12. The transistor device of claim 10, wherein said contacts comprise metal and/or implanted species such as Si.

13. The transistor device of claim 1 , wherein the AlGaN/GaN layers and the buffer regions are etched to expose the surface of said substrate.

14. The transistor device of claim 12, wherein said substrate is planarized to allow a MOSFET structure to be formed.

15. A method of forming a transistor device comprising providing a substrate; forming a buffer region on said substrate; and forming a GaN/AlGaN structure on said buffer region.

16. The method of claim 14, wherein said substrate is locally or uniformly etched to reduce parasitic capacitance associated with said GaN/ AlGaN layer.

17. The method of claim 16, wherein said buffer region is locally or uniformly etched to reduce buffer leakage current and further reduce parasitic capacitance associated with said GaN/AlGaN layer and to increase the reliability and lifetime of the AlGaN/GaN transistor.

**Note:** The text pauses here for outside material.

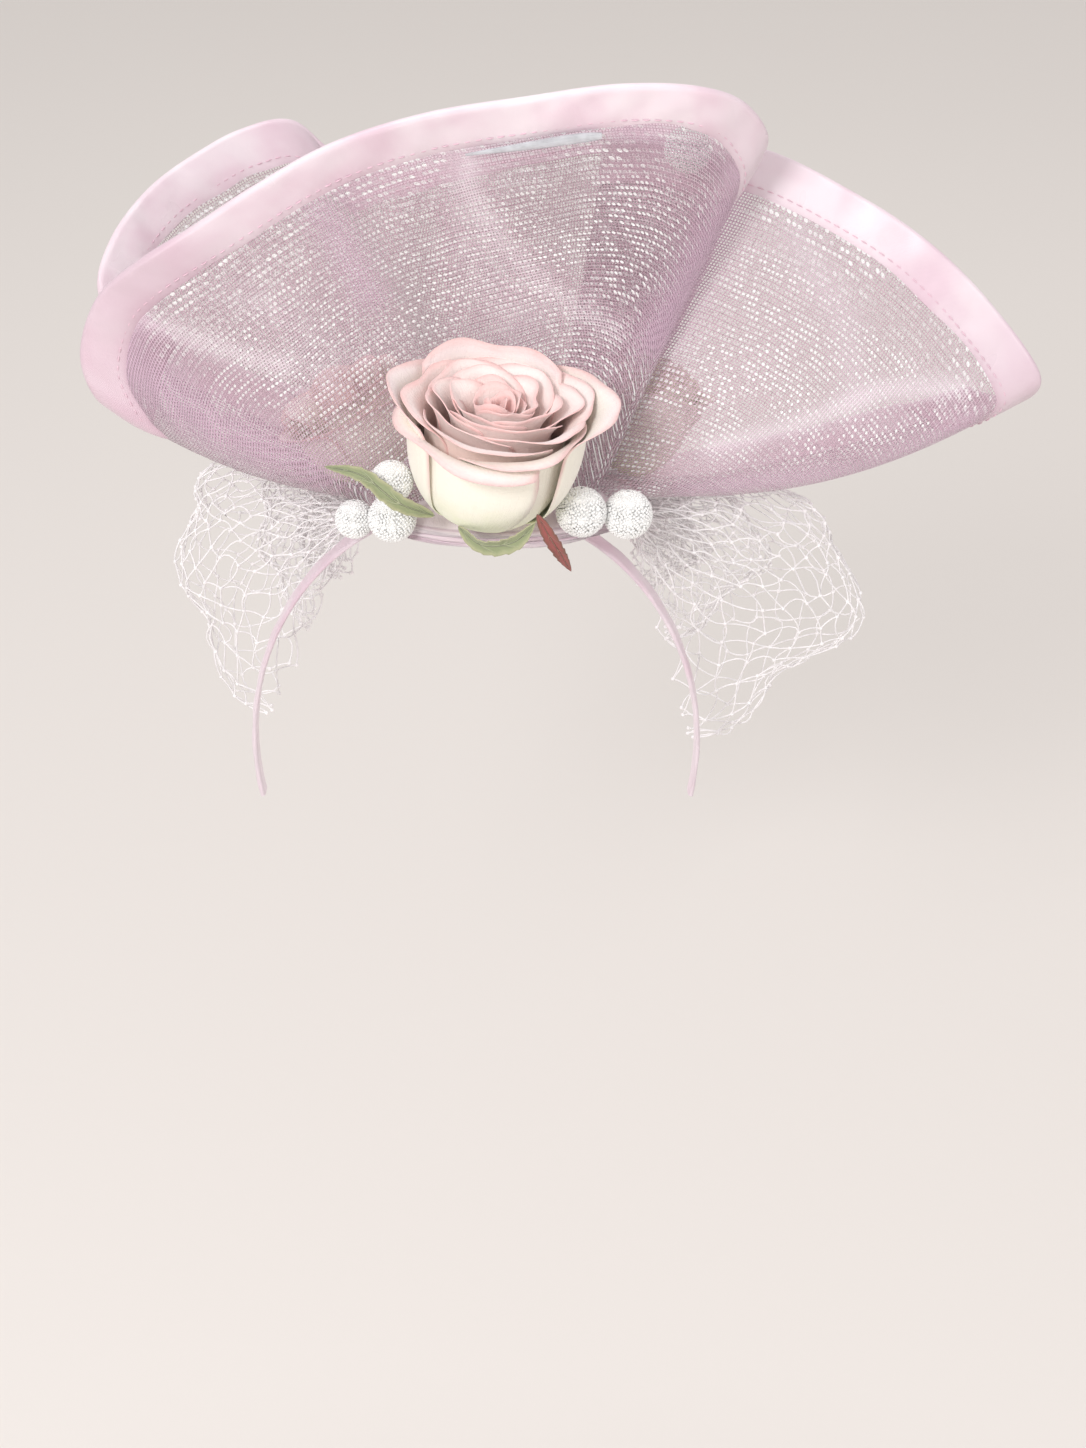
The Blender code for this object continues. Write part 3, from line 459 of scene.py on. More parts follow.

18. The method of claim 17, wherein said buffer region comprises Si-doped nitride.

19. The method of claim 16, wherein said substrate is totally or partially etched using wet chemistry or an inductively-coupled plasma reactive etching system or a reactive ion etching system or chemical-mechanical polishing.

20. The method of claim 16, wherein said buffer region is totally or partially etched using wet chemistry or an inductively-coupled plasma reactive etching system or a reactive ion etching system or chemical-mechanical polishing.

21. The method of claim 20, wherein said buffer region is etched using C^-based plasma.

22. The method of claim 15, wherein said GaN/AlGaN layer comprises AlGaN or InGaN or InAlGaN etch stop.

23. The method of claim 15, wherein said GaN/AlGaN layer is etched to expose the surface of said Si substrate.

24. The method of claim 15, wherein said GaN/AlGaN layer allows for the use of source, gate, and drain contacts.

25. The method of claim 24, wherein said contacts comprise metal and/or implanted species such as Si.

26. The transistor device of claim 15, wherein said Si substrate is planarized to allow a MOSFET structure to be formed.